Namibian independence attracts vast amounts of international aid, but development programs no longer benefit Ju/’hoan farms. We witness the power of the “Bushman myth.” This myth – a belief that Ju/’hoansi live uniquely in harmony with nature and are born to hunt. Promised great wealth, Ju/’hoansi vote to establish a nature conservancy. When their profits are a meager 75 Namibian dollars ($10.50 US) each, Ju/’hoansi ask, “Where is all the money going?”
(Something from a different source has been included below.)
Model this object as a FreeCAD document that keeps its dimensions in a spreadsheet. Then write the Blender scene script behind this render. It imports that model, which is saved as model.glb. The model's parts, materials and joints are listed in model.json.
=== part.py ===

“This is a chapter of John Marshall’s extraordinary chronicle of modern times for the indigenous people of Namibia, the Ju/’hoansi. Benefiting from footage Marshall shot beginning in 1951, it is deeply affecting in its reflections of the personal relationships the veteran filmmaker, known as “Long Face,” has established with individuals like /Kxao Debe and /Qui, whom he knew as hopeful, newly liberated fledgling farmers, and now sees destroyed and reduced to eating seeds. Death by Myth is an exposé of the devastating effect of international aid that the Ju’/hoansi have been the subjects of since independence. Lately making their land a “wildlife preserve” for cultural tourism, in which the wildlife includes the people themselves, foundation aid is predicated on the “bushmen myth” – the happy bushmen seen in The Gods Must Be Crazy; the belief that bushmen are born to hunt and gather… ultimately, to starve. Marshall remains a broken-hearted activist for agriculture and educational.” — Judy Bloch

About A Kalahari Family
A Kalahari Family is a five-part, six-hour series documenting 50 years in the lives of the Ju/’hoansi of southern Africa, from 1951 to 2000. These once independent hunter-gatherers experience dispossession, confinement to a homeland, and the chaos of war. Then as hope for Namibian independence and the end of apartheid grows, Ju/’hoansi fight to establish farming communities and reclaim their traditional lands. The series challenges stereotypes of “Primitive Bushmen” with images of the development projects Ju/’hoansi are carrying out themselves.